Nicholas, Robert (DNB00)
NICHOLAS, ROBERT (1595–1667), judge, was son of John Nicholas of Devizes and Roundway in the parish of Bishop's Cannings, Wiltshire, and was baptised at St. James's, Southbroom, in that parish, on 21 Sept. 1595. On 23 Oct. 1640 he was elected to the Long parliament for Devizes, being described as ‘of Devizes’ (Official Returns, i. 495). In the same year he was commissioner in Wiltshire for raising money for the defence of the realm and payment of debts undertaken by parliament (Statutes of the Realm, v. 89, 156), and held the farm of All Cannings in the same county (Cal. State Papers, Dom. Ser. 1640, p. 253). According to Noble (Regicides, ii. 98, 101) he was declared a rebel by Charles I in 1642, along with Humphrey Mackworth [see under Mackworth, Sir Humphrey]. In 1643 he was appointed one of the managers of Laud's impeachment, prosecuting the second and third parts of the evidence against him (ib. 1641–3, p. 518); according to Wood, ‘he had in his pleadings some sense, but was extream virulent, and had foul language at command.’ In November 1646 he was member of the sub-committee of accounts for Wiltshire, and on 30 Oct. 1648 was created by the commons serjeant-at-law; in the same year he was nominated one of the king's judges, but does not appear to have attended the trial. On 2 May 1649 he was appointed one of the counsel for the Commonwealth against Lilburne, Prynne, and others, and on 1 June became a judge of the upper bench. In 1650 he was commended for the charges he delivered while on circuit. In 1655 Nicholas was made a baron of the exchequer, and on 29 May in the same year was appointed commissioner of oyer and terminer. While on circuit at Salisbury he and others were captured by Colonel Penruddock [q. v.] and his band of royalists, some of whom wished to put them to death. Other counsels prevailed, and they were soon set at liberty.

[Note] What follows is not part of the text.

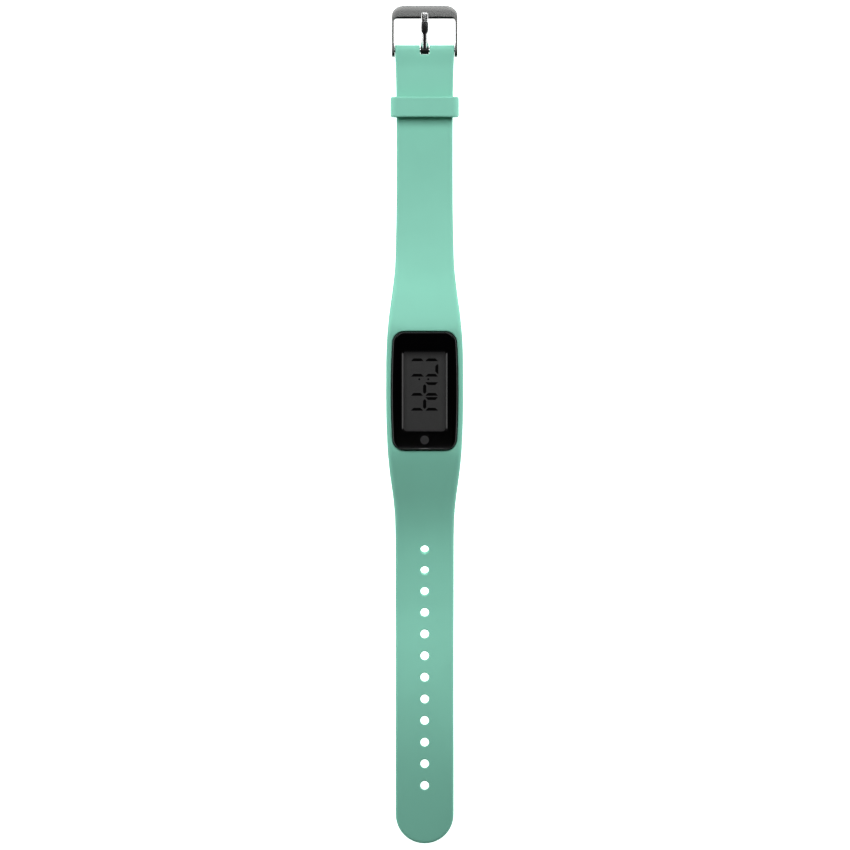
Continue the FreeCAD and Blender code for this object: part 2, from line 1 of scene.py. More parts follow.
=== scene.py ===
import bpy
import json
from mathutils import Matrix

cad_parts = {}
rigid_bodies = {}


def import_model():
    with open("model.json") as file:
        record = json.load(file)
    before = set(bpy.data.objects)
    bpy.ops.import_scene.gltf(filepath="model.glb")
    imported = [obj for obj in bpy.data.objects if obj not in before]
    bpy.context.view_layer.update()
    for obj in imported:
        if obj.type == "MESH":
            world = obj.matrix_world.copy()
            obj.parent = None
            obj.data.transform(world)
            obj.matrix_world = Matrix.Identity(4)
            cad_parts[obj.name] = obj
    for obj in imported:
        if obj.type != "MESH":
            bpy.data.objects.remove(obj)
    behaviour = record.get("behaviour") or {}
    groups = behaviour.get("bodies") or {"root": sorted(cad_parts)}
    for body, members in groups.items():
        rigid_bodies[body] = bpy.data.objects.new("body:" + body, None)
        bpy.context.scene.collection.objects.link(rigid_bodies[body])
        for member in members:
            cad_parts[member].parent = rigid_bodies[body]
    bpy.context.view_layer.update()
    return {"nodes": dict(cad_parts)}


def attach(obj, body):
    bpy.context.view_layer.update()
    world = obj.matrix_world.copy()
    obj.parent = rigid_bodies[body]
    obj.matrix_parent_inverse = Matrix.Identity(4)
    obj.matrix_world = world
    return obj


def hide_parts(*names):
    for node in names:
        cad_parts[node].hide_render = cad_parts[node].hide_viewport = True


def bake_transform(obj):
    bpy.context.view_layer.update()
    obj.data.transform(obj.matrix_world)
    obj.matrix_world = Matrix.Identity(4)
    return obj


for o in list(bpy.context.scene.objects):          # an empty scene to start from
    if o.name in ("Cube", "Light", "Camera"):
        bpy.data.objects.remove(o, do_unlink=True)
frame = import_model()

import json
import math
import numpy as np
from mathutils import Vector

# All drawing sizes are millimetres with Y = 0 at the middle of the module;
# to_m() moves them to the row frame.
YS = 10.15


def to_m(p):
    return (p[0] * 0.001, (p[1] + YS) * 0.001, p[2] * 0.001)


# ----------------------------------------------------------------------------
# tables of the moulded band
# ----------------------------------------------------------------------------
WIDTH = [(-127.05, 8.70), (-110.6, 8.71), (-98.6, 8.69), (-74.6, 8.69), (-62.6, 8.74),
         (-44.6, 8.74), (-41.6, 8.79), (-38.6, 8.87), (-37.1, 8.94), (-35.6, 9.06),
         (-34.1, 9.18), (-32.6, 9.34), (-31.1, 9.51), (-29.6, 9.71), (-28.1, 9.92),
         (-26.6, 10.13), (-25.1, 10.33), (-23.6, 10.51), (-22.1, 10.67), (-20.6, 10.82),
         (-19.1, 10.95), (-17.6, 11.07), (-14.6, 11.22), (-11.6, 11.34), (-8.6, 11.43),
         (-5.6, 11.49), (-2.0, 11.52), (2.0, 11.52), (6.0, 11.51), (9.4, 11.48),
         (12.4, 11.40), (15.4, 11.28), (16.9, 11.17), (18.4, 11.03), (19.9, 10.90),
         (21.4, 10.75), (22.9, 10.58), (24.4, 10.39), (25.9, 10.19), (27.4, 9.98),
         (28.9, 9.78), (30.4, 9.59), (31.9, 9.41), (33.4, 9.23), (34.9, 9.07),
         (36.4, 8.94), (39.4, 8.77), (42.4, 8.68), (45.4, 8.63), (51.4, 8.51),
         (57.4, 8.44), (63.4, 8.42), (69.4, 8.41), (81.4, 8.42), (90.4, 8.53),
         (96.4, 8.68), (102.36, 8.90)]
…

In 1657 Nicholas is referred to as chief justice (ib. 1657, p. 156); but this is a mistake, and, according to Noble, Cromwell ‘laid him aside.’ On 27 Nov. 1658, however, he again appears as a judge, was sent on circuit in 1659, and was restored to the upper bench on 17 Jan. 1659–60. At the Restoration it was proposed to except Nicholas from the Act of Indemnity (Hist. MSS. Comm. App. to 7th Rep. pp. 123 b, 137 b, 171 b); but this suggestion was not acted on; a warrant for his pardon was issued, and he frequently appears during 1660 as a member of the commission in Wiltshire for raising money (Statutes of the Realm, v. 221, 274, 282). On 3 Dec. 1664 he was accused of boasting that he had drawn up the charge against Charles I, and would do so again if needful; these words were said to have been spoken in May 1664 ‘behind St. Clement's in the Strand,’ and a warrant against him was applied for. The issue is not known. Nicholas resided in later life at Seend, Wiltshire, where he made his will 6 May 1667. He was buried on 28 Dec. 1667 in accordance with the provision of his will in the church of St. James's, Southbroom, where he had been baptised. He left a son Oliver, who was afterwards knighted, and a daughter Catherine, who married Sir Thomas Brodrick of Wandsworth, Surrey, great-great-grandfather of Alan Brodrick, viscount Midleton [q. v.]
Nicholas is identified by a writer in the ‘Gentleman's Magazine’ (1785, i. 163) with the person who is said in the ‘Spectator,’ No. 313, to have escaped a flogging from Busby when at Westminster school by the intervention of a schoolfellow, and subsequently to have saved the life of his benefactor, who was implicated in Penruddock's rebellion; but the identification is very doubtful (cf. Welch, Queen's Scholars, p. 568; Hoare, Wiltshire, vi. 425).[Cal. State Papers, Dom. Ser. passim; Statutes of the Realm; Whitelocke's Memorials, passim; Noble's Regicides, ii. 98–101; Wood's Athenæ, ed. Bliss, iii. 129–30; Foss's Lives of the Judges; Woolrych's Series of Lord Chancellors, etc., pp. 46, 48, 50, 51; Hist. MSS. Comm. 7th Rep. App. pp. 123 b, 137 b, 171 b; Hoare's Wiltshire, passim; Parl. Hist. iv. 1068; State Trials, iv. 525, 1052; Welch's Queen's Scholars, p. 568; Exchequer Books.]